Позднее прибыла графиня София Сергеевна Игнатьева с дочерью графиней Ольгой Алексеевной.
Атмосфера провинциального застоя начала все более разряжаться, общение со столичными обывателями и членами правительства стало давать результаты, и скоро киевляне перестали уже видеть причины обрушившегося на Россию несчастья там, где их видели раньше. Как ни недоверчиво встретило киевское общество петербургских сановников, однако понадобилось очень мало времени для того, чтобы с чувством величайшего уважения преклониться пред ними и с недоумением воскликнуть: "Каким же образом могло случиться, что правительство, имея в своем составе людей столь большого ума и широкого кругозора, могло очутиться в руках жидов, погубивших Россию?" Но и на этот вопрос киевляне скоро получили ответ. События разворачивались с ураганной быстротой, и скоро Киев очутился в таком положении, какое оставило позади себя все ужасы Петербурга и Москвы.
В душевных терзаниях, сомнениях, надеждах и ожиданиях закончился кошмарный 1917 год.
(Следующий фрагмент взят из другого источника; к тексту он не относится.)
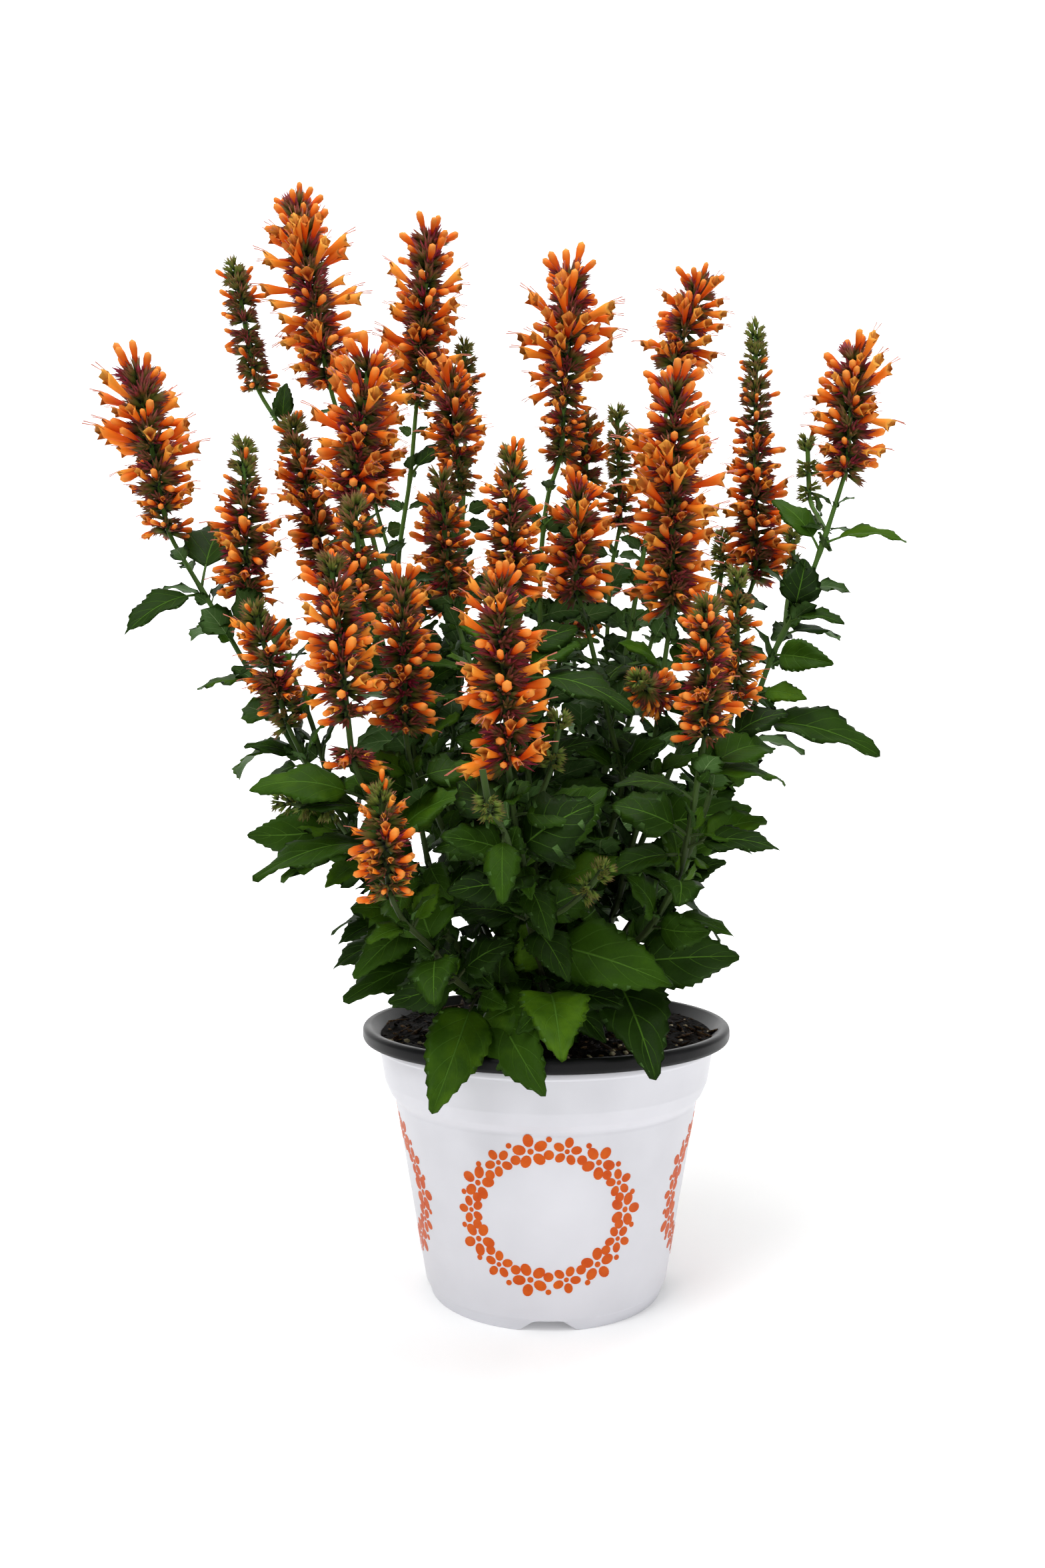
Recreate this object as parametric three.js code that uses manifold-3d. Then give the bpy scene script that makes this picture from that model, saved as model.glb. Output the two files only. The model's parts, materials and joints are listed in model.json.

ГЛАВА 8. 1918 год. Надежды и ожидания
События принимали уже такой оборот, что даже самые крайние оптимисты, вчерашние социалисты и кадеты, должны были признать себя побежденными. Период болтовни на политические темы уже кончился, события стали расцениваться по-иному, ибо для всех уже стало очевидным, что идет война не между народом и его угнетателями, не между "трудом и капиталом", помещиком и крестьянином, а между жидовством и христианством, та именно борьба, какая надвигалась веками, о которой так часто предостерегали Россию ее лучшие сыны, приносившие самих себя в жертву долгу пред родиной. Вчерашние ораторы, кричавшие об интересах "рабочего класса", о помощи "угнетенному народу", о нуждах "пролетариата", ушли, посрамленные, в подполье, довольствуясь сознанием своей глупости, позволившей им поверить той лжи, какую жиды выдавали за правду. Они убедились, что в устах жидов "демократизм" означал "иудаизм", что "рабоче-крестьянское" правительство есть жидовское правительство и что его целью являлось не благо народа, а "ликвидация христианства", как один из способов достижения мирового владычества над христианскими народами вселенной.